Yes, but there won't be a next header. overflow would always be the
last thing in a read() response. If there is another event then
overflow is indicated by non-monotonic count.
I am not 100% sure why "overflow would always be the last thing
in a read() response". I thought that kernel should immediately
report an overflow to user space when the vEVENTQ is overflowed.
As below, if you observe overflow then it was at the end of the kernel
queue and there is no further events after it. So it should always end
up last.

Perhaps we could enforce this directly in the kernel's read by making
it the only, first and last, response to read.
Hmm, since the overflow node is the last node in the list, isn't
it already an enforcement it's the only/first/last node to read?

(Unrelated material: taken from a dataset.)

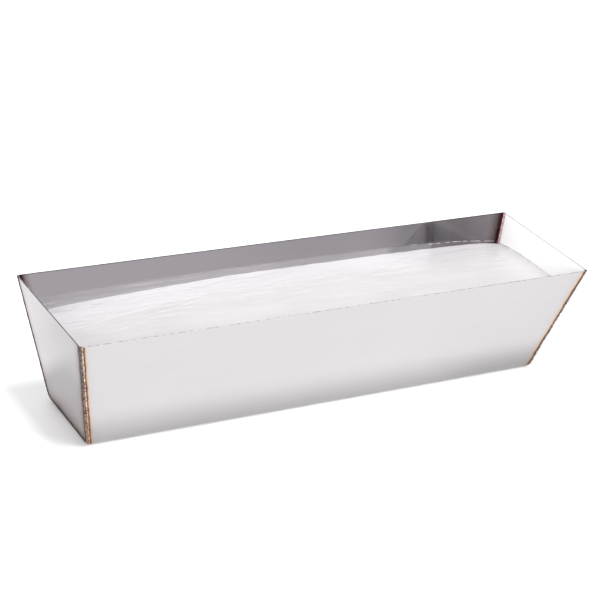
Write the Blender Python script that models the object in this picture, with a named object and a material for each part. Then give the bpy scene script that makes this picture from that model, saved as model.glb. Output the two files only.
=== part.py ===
"""Mud pan: a stainless steel drywall trough with two welded end plates, filled with joint compound.

Frame, in metres: +Z is up, X runs along the pan and Y across it. The origin is the centre of the
underside, where the pan rests. The left end is at -X and the front side is at -Y.

The pan is three pieces of sheet. One blank is folded into the trough: the front side, the bottom
and the back side, with a round bend between them. A flat plate closes each leaning end. Trough and
plate stop short of the corner between them, and a weld run fills it: one down the front seam,
one down the back seam and one along the bottom, at each end.

A point near a seam is named by two distances: `out`, outwards from the trough's outer face, and
`beyond`, outwards from the end plate's outer face. Both are negative inside the metal.
"""

import math

import bmesh
import bpy
from mathutils import Vector

MM = 0.001

# Driving dimensions: a 16 inch pan
TOP_LENGTH = 406.4 * MM
TOP_WIDTH = 108.5 * MM
HEIGHT = 89.2 * MM
BOTTOM_LENGTH = 365.8 * MM
BOTTOM_WIDTH = 66.4 * MM  # between the sharp corners that the bends round off
SHEET = 0.8 * MM
BEND_RADIUS = 6.0 * MM  # of the outer face

# Welds
BEAD_WIDTH = 2.4 * MM  # from the sharp corner to each sheet's edge
BEAD_CROWN = 0.7 * MM  # how far the middle of its cap bulges

# Joint compound
FILL_AT_SIDES = 69.0 * MM  # height of its edge along the middle of each side
FILL_CROWN = 2.2 * MM  # how far its middle stands above its edges
FILL_END_DROP = 1.5 * MM  # how much lower it lies at the ends
FILL_CORNER = 3.6 * MM  # how far it is cut back at the corners, to clear the weld roots

GAP = 0.3 * MM  # between pieces that touch

WALL_LEAN = math.atan((TOP_WIDTH - BOTTOM_WIDTH) / 2 / HEIGHT)
END_LEAN = math.atan((TOP_LENGTH - BOTTOM_LENGTH) / 2 / HEIGHT)
BEND_ANGLE = math.pi / 2 - WALL_LEAN
BEND_CENTRE_Y = BOTTOM_WIDTH / 2 - BEND_RADIUS * math.tan(BEND_ANGLE / 2)

BEND_STEPS = 12
BEAD_STEPS = 8
FILL_STATIONS = 24
FILL_COLUMNS = 12

STEEL = ((0.62, 0.61, 0.60), 1.0, 0.28)
WELD_STEEL = ((0.24, 0.19, 0.16), 1.0, 0.42)
COMPOUND = ((0.88, 0.87, 0.88), 0.0, 0.62)


# ---- The trough's section and the end planes -------------------------------------------------


def half_section(out):
    """(y, z) points of one side, from the middle of the bend's foot up to the rim, `out` outwards."""
    radius = BEND_RADIUS + out
    arc = [BEND_ANGLE * step / BEND_STEPS for step in range(BEND_STEPS + 1)]
    points = [(BEND_CENTRE_Y + radius * math.sin(a), BEND_RADIUS - radius * math.cos(a)) for a in arc]
    return points + [(side_at(HEIGHT, out), HEIGHT)]


def section(out):
    """(y, z) points of the whole trough section, from the front rim down and up to the back rim."""
    back = half_section(out)
    return [(-y, z) for y, z in reversed(back)] + back


def side_at(z, out):
    """How far from the middle plane a straight side is at height z."""
    return BOTTOM_WIDTH / 2 + z * math.tan(WALL_LEAN) + out / math.cos(WALL_LEAN)


def end_at(z, beyond):
    """How far along the pan an end plate's face is at height z."""
    return BOTTOM_LENGTH / 2 + z * math.tan(END_LEAN) + beyond / math.cos(END_LEAN)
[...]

(Assuming we choose to delete the overflow node from the list if
 new event can be inserted.)
quoted
Yet, thinking about this once again: user space actually has its
own queue. There's probably no point in letting it know about an
overflow immediately when the kernel vEVENTQ overflows until its
own user queue overflows after it reads the entire vEVENTQ so it
can trigger a vHW event/irq to the VM?
The kernel has no idea what userspace is doing, the kernel's job
should be to ensure timely delivery of all events, if an event is lost
it should ensure timely delivery of the lost event notification. There
is little else it can do.
Yet, "timely" means still having an entire-queue-size-long delay
since the overflow node is at the end of the queue, right?